I got the impression from the Xbox hack site that boot flash is often
socketed in some standard form factor. Presumably there's a market for
a secure Compact Flash to bootrom bridge...

Since the BIOS lives on the ISA bus (hmm, even on "legacy-free" PCs?)
the hardware should be fairly tolerant.

On the one hand I'm tempted to download some datasheets and start
thinking about how to make a secure flashable boot system. On the
other hand I could go to bed in disgust.

> However, these types of attacks are fairly sophisticated, so while
> you'd expect someone thinking of attacking a crypto box would look
> at them, it's unlikely a script kiddie aiming for the MSIE buffer
> overflow du jour would bother.

No, it's the sort of thing you might expect from a government or a
megacorp with a large research budget, possibly backed by a government
willing to turn a blind eye.

Now it seems strange that the _same_ megacorps who (think they) are
legally entitled to r00t your machine any way they like are also
designing something which will make this problem go away ... but
they're not telling _exactly_ how it works.

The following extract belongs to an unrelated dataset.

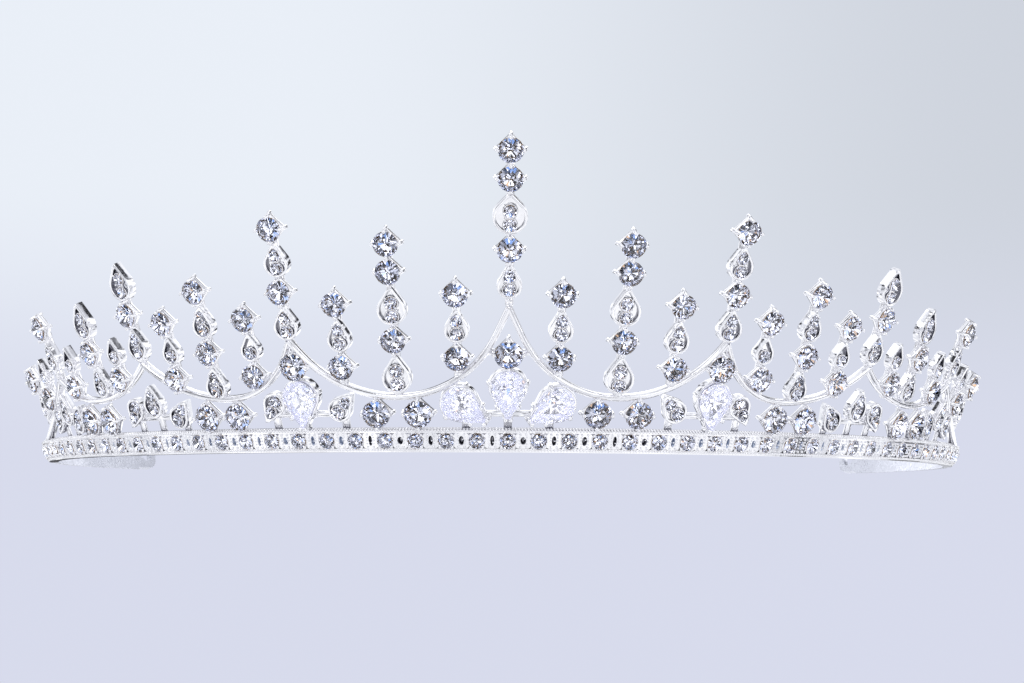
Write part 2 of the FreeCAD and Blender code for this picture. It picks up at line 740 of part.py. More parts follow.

Given the desire to fix the problem[1], I still don't understand why
we need TCPA. All you need is a chip, or small board, which can be
relied on to supply a few kilobytes of read-only data.

The fact remains that we're going to be sold TCPA anyway, whether we
like it or not. At the moment it is being offered as the only solution
to an insidious problem, and with some side-effects that should be
switched off by default.


Thanks for the details Peter,

Matthew  #8-)
-- 
[1] Yes there's some debate about whether it's worth bothering about,
    but if there's an easy hardware solution that can be developed in
parallel with other fixes - and if it doesn't introduce other baggage
we don't want, like DRM - then it makes sense to look at it.